High serum sodium (Na) concentration, which is associated with diminished fluid or excessive Na intake, or excessive fluid loss, is usually caused by inadequate breast-milk feeding in otherwise healthy newborns…

How common is readmission for neonatal dehydration?

During the study period, 4280 neonates were admitted to NICU. Among them, 97 had HD. Sixteen patients were ex- cluded from the study. Prevalence of HD was 1.8% (81/4280). All the patients were fed with breast milk. Fifty-nine patients were born in our hospital; 51 patients were discharged from the hospital within the first 48 hours of life.

And that’s just readmissions for dehydration. When you add hypoglycemia and injuries that result from infants falling from or smothering in mothers’ hospital beds the numbers would be considerably higher.

The cost to the hospital if insurance companies refused to pay for these readmissions would be enormous. As a result, we could expect to see hospitals’ risk management departments undertake thorough education on monitoring of its lactation consultants.

At the moment, lactation consultants have no accountability when babies are injured or die as a result of their lies and their relentless promotion of exclusive breastfeeding and near pathological resistance to the benefits of formula supplementation. That would change quite dramatically and it would no longer be possible for them to continue lying to themselves, each other and vulnerable new mothers.

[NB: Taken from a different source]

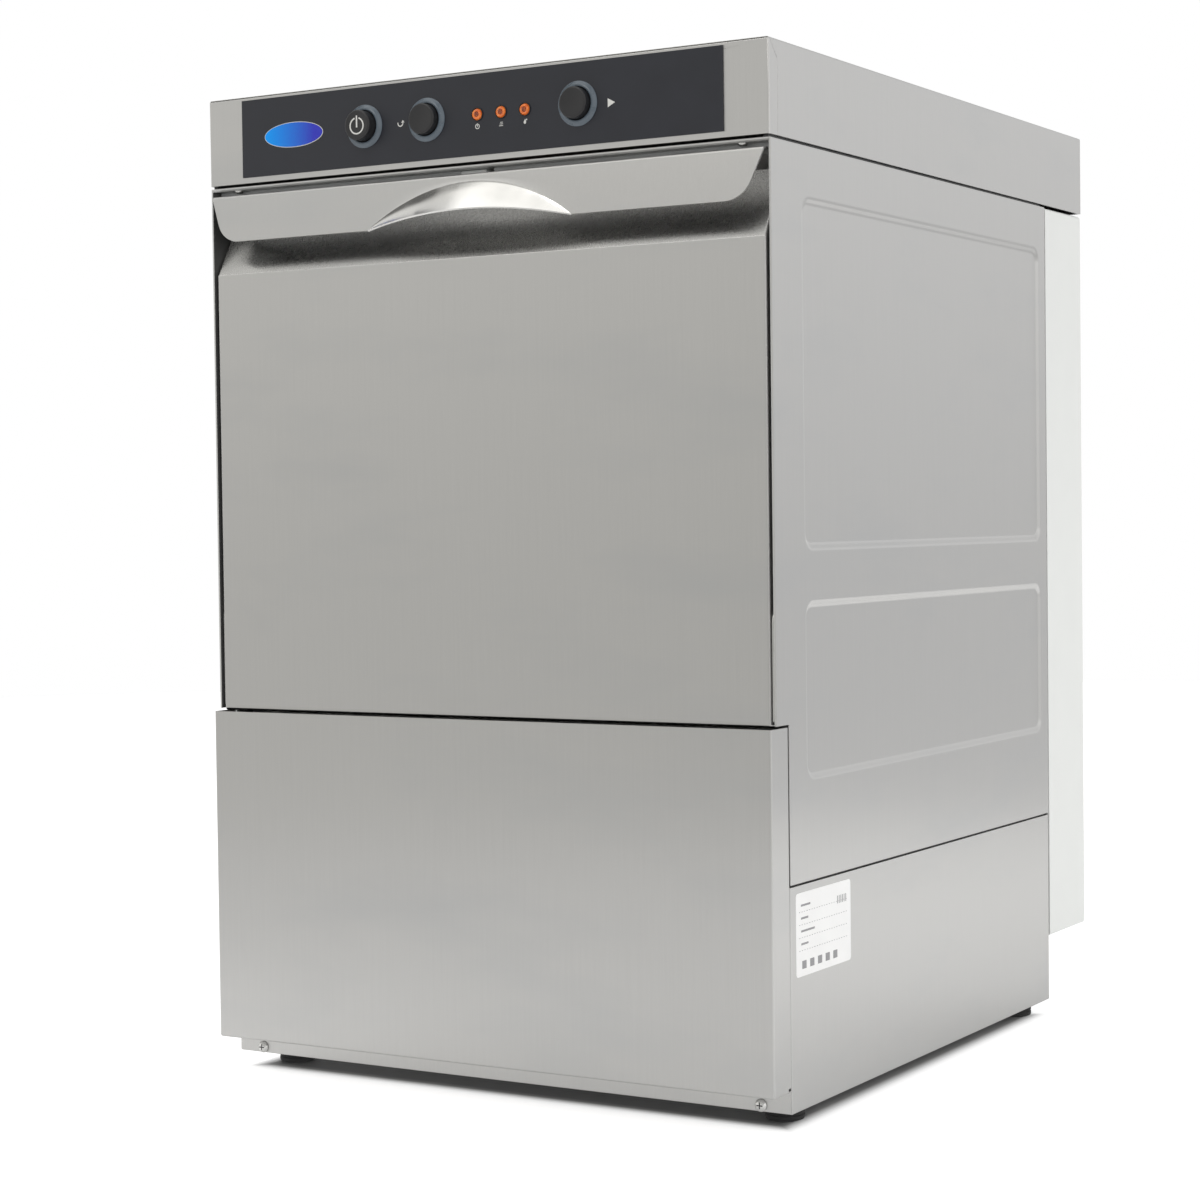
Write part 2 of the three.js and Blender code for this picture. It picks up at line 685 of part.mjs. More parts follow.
// A hollow spray arm seen from above, with a bored hub and rounded, narrower ends.
function armSolid(length, hubRadius, tipRadius, boreRadius, [z0, z1]) {
  const shape = new THREE.Shape();
  const tip = length - tipRadius;
  shape.absarc(tip, 0, tipRadius, -Math.PI / 2, Math.PI / 2);
  shape.lineTo(hubRadius * 1.5, tipRadius);
  shape.absarc(0, 0, hubRadius, 0.35 * Math.PI, 0.65 * Math.PI);
  shape.lineTo(-hubRadius * 1.5, tipRadius);
  shape.absarc(-tip, 0, tipRadius, Math.PI / 2, 1.5 * Math.PI);
  shape.lineTo(-hubRadius * 1.5, -tipRadius);
  shape.absarc(0, 0, hubRadius, 1.35 * Math.PI, 1.65 * Math.PI);
  shape.lineTo(hubRadius * 1.5, -tipRadius);
  shape.closePath();
  const bore = new THREE.Path();
  bore.absarc(0, 0, boreRadius, 0, 2 * Math.PI, true);
  shape.holes.push(bore);
  const geometry = new THREE.ExtrudeGeometry(
    shape, { depth: z1 - z0, bevelEnabled: false, curveSegments: 5 });
  geometry.translate(0, armCentreDepth, z0);
  return solidOf(geometry);
}

const washArm = { length: 168, hub: 24, tip: 13, bore: 9.5 };
const rinseArm = { length: 164, hub: 15, tip: 6.5, bore: 5.5 };

function addArms() {
  const addArm = (name, arm, heights) => place(
    name, armSolid(arm.length, arm.hub, arm.tip, arm.bore, heights), polishedSteel);
  addArm('lower_wash_arm', washArm, [238.4, 253]);
  addArm('lower_rinse_arm', rinseArm, [256.4, 264.4]);
  addArm('upper_wash_arm', washArm, [566.6, 581.2]);
  addArm('upper_rinse_arm', rinseArm, [555.2, 563.2]);

  const lowerSpindle = turned([
    [0, tankFloor + gap], [24, tankFloor + gap], [24, 172], [14, 176], [12, 230], [15, 233], [15, 238],
    [9, 238], [9, 256], [5, 256], [5, 274], [0, 274],
  ], 16);
  place('lower_spindle', at(lowerSpindle, 0, armCentreDepth, 0), greyPlastic);

  const roof = bodyTop - roofThickness - gap;
  const upperStem = turned([[0, 546], [5, 546], [5, 563.6], [9, 563.6], [9, 583], [0, 583]], 20);
  const upperSpindle = joined(upperStem, block([-14, 14], [-14, 14], [582, roof]));
  place('upper_spindle', at(upperSpindle, 0, armCentreDepth, 0), greyPlastic);

  const nutProfile = [
    [5.5, 264.8], [11, 264.8], [13, 268], [13, 276], [9, 279], [0, 279], [0, 274.5], [5.5, 274.5],
    [5.5, 264.8],
  ];
  place('lower_arm_nut', at(turned(nutProfile, 12), 0, armCentreDepth, 0), bluePlastic);
  const mirrorHeight = 264.8 + 554.8;   // the two nuts are mirror images, one below the other
  const upperNut = nutProfile.map(([radius, z]) => [radius, mirrorHeight - z]).reverse();
  place('upper_arm_nut', at(turned(upperNut, 12), 0, armCentreDepth, 0), bluePlastic);

  const riserDepth = 437;
  const runHeight = 594.5;
  const riser = tube([
    [0, riserDepth, tankFloor + gap], [0, riserDepth, 260], [0, riserDepth, 420], [0, riserDepth, 564],
    [0, riserDepth - 2, 581], [0, riserDepth - 12, 592], [0, riserDepth - 28, runHeight],
    [0, 330, runHeight], [0, armCentreDepth + 14 + gap, runHeight],
  ], 9, 20, 10);
  place('riser_pipe', riser, greyPlastic);
}

function addTankFittings() {
  const filterHeight = 214;
  const filter = cut(
    joined(
      block([-210.5, 210.5], [40, 418], [filterHeight, filterHeight + 1.5]),
      block([-210.5, 210.5], [40, 41.5], [filterHeight - 12, filterHeight + 1]),
      block([-210.5, 210.5], [416.5, 418], [filterHeight - 12, filterHeight + 1])),
    at(disc(20, [200, 220], 20), 0, armCentreDepth, 0),
    at(disc(17, [200, 220], 20), 150, 395, 0));
  place('tank_filter', filter, brushedSteel);

  const standPipe = turned([
    [11, tankFloor + gap], [16, tankFloor + gap], [16, 172], [14, 176], [14, 230], [11, 230],
    [11, tankFloor + gap],
  ], 16);
  place('overflow_pipe', at(standPipe, 150, 395, 0), greyPlastic);

  const reach = 120;
  const legs = 70;
  const elementHeight = 186;
  const wall = bodyBack - sheet - gap;
  const element = tube([
    [-legs, wall, elementHeight], [-legs, 330, elementHeight], [-legs, 190, elementHeight],
    [-legs * 0.72, reach + 16, elementHeight], [0, reach, elementHeight],
    [legs * 0.72, reach + 16, elementHeight], [legs, 190, elementHeight],
    [legs, 330, elementHeight], [legs, wall, elementHeight],
  ], 4.2, 20, 6);
  place('tank_element', element, castMetal);

  for (const [name, side] of sides) {
    const wallFace = bodyHalfWidth - sheet - pressingDepth - gap;
    const shelf = joined(
      block([168, wallFace], [44, 444], [railTop - sheet, railTop]),
      block([wallFace - sheet, wallFace], [44, 444], [railTop - sheet, railTop + 10]),
      block([168, 168 + sheet], [44, 444], [railTop - 8, railTop]));
    place(`rack_rail_${name}`, side > 0 ? shelf : shelf.mirror([1, 0, 0]), brushedSteel);
  }
}

function addGlassRack() {
  const wall = 5;
  const floor = 6;
  const rackFront = armCentreDepth - rackHalf;
  const rackBack = armCentreDepth + rackHalf;
  const rackTop = rackBottom + rackHeight;
  const tools = [
    block(bothSides(rackHalf - wall), [rackFront + wall, rackBack - wall], [rackBottom + floor, rackTop + 1]),
  ];
  const cells = 6;
  const cellPitch = (2 * rackHalf - 20) / cells;
  const bar = 9;
  for (let i = 0; i < cells; i += 1) {
    for (let j = 0; j < cells; j += 1) {
      const x = -rackHalf + 10 + i * cellPitch;
      const y = rackFront + 10 + j * cellPitch;
      tools.push(block(
        [x + bar / 2, x + cellPitch - bar / 2], [y + bar / 2, y + cellPitch - bar / 2],
        [rackBottom - 1, rackBottom + floor + 1]));
    }
  }
  const windows = 4;
  const windowPitch = (2 * rackHalf - 20) / windows;
  const windowHeights = [rackBottom + 24, rackBottom + 66];
  for (let i = 0; i < windows; i += 1) {
    const from = -rackHalf + 10 + i * windowPitch + 6;
    const to = from + windowPitch - 12;
    tools.push(block([from, to], [rackFront - 1, rackBack + 1], windowHeights));
    tools.push(block(
      bothSides(rackHalf + 1), [armCentreDepth + from, armCentreDepth + to], windowHeights));
  }
  const blank = block(bothSides(rackHalf), [rackFront, rackBack], [rackBottom, rackTop]);
  place('glass_rack', cut(blank, ...tools), bluePlastic);
}

function addMachinery() {
  const pumpAxis = [150, 74];
  const pump = joined(
    at(facingX(turned([[0, -60], [50, -60], [54, -50], [54, -30], [50, -22], [0, -22]], 16)), 0, ...pumpAxis),
    at(facingX(turned([[0, -24], [43, -24], [43, 86], [36, 94], [0, 94]], 14)), 0, ...pumpAxis),
    at(disc(17, [110, tankFloor - sheet - gap], 12), -41, pumpAxis[0], 0));
  place('wash_pump', pump, castMetal);

  const drainPump = joined(
    at(facingX(disc(26, [110, 180], 20)), 0, 110, 46),
    at(facingX(disc(34, [96, 112], 20)), 0, 110, 50));
  place('drain_pump', drainPump, greyPlastic);

  const boiler = facingX(turned([
    [0, -170], [30, -166], [50, -150], [55, -130], [55, 90], [50, 110], [30, 126], [0, 130],
  ], 18));
  place('boiler', at(boiler, 0, 340, 80), polishedSteel);
}

// ---- Assembly -----------------------------------------------------------------------------------

addTopCover();
addFascia();
for (const [name, x, capFront] of buttons) addButton(name, x, capFront);
['power', 'heating', 'cycle'].forEach((name, i) => addLamp(name, lampX[i]));
addHeadContents();
addWashTank();
addGasket();
addBase();
addKickPanel();
addRearCover();
addDoorSkins();
addDoorHandle();
addHinges();
addArms();
addTankFittings();
addGlassRack();
addMachinery();

export default machine;
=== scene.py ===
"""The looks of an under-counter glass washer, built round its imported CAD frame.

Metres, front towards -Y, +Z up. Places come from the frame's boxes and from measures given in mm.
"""

import json
import math

import bmesh
import bpy
from mathutils import Matrix, Vector

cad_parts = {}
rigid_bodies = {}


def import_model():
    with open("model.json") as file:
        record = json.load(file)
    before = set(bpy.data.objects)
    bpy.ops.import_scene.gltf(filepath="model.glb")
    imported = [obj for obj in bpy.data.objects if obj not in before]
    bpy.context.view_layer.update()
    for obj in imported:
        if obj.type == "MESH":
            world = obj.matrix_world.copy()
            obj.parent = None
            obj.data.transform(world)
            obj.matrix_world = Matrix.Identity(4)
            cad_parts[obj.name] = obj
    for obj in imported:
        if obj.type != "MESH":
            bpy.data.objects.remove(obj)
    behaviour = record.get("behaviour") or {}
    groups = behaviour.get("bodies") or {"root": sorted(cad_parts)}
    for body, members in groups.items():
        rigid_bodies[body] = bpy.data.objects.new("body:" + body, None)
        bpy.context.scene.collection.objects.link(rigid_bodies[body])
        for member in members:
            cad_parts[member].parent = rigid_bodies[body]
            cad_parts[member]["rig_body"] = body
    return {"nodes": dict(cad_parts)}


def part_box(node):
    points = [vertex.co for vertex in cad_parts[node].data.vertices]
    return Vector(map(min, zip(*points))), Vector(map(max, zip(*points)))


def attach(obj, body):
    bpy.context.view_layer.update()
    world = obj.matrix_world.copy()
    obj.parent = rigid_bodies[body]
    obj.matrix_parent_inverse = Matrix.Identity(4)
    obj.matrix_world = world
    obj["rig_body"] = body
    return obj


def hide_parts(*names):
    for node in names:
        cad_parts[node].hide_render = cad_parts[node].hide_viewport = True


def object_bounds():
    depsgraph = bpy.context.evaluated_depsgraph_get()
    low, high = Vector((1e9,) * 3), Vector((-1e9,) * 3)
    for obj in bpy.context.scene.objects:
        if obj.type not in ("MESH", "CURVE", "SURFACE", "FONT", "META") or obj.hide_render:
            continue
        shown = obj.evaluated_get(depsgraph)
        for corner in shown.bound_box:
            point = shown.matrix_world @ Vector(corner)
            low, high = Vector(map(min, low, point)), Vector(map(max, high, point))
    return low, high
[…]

If we take lactation consultants at their word, they should be delighted to accept accountability. According to them, neonatal injuries and deaths as a result of exclusive breastfeeding are vanishingly rare and are prevented when lactation consultants assiduously weigh and monitor newborns and offer timely formula supplementation.

If they’re wrong, it’s going to cost hospitals a fortune. As a result lactation consultants will no longer be free to ignore scientific evidence in favor of ideology. Moreover, they will start telling mothers the truth about the fact that insufficient breastmilk is common, particularly during the first few days after birth. They will teach mothers to look for and respond to the signs of dehydration instead of falsely reassuring them that these warning signs are no reason to be concerned.

Most importantly, making breastfeeding readmissions never events will reduce the epidemic of babies injured and even killed by overzealous encouragement of breastfeeding.

It will save babies and it will save money — the ultimate win-win.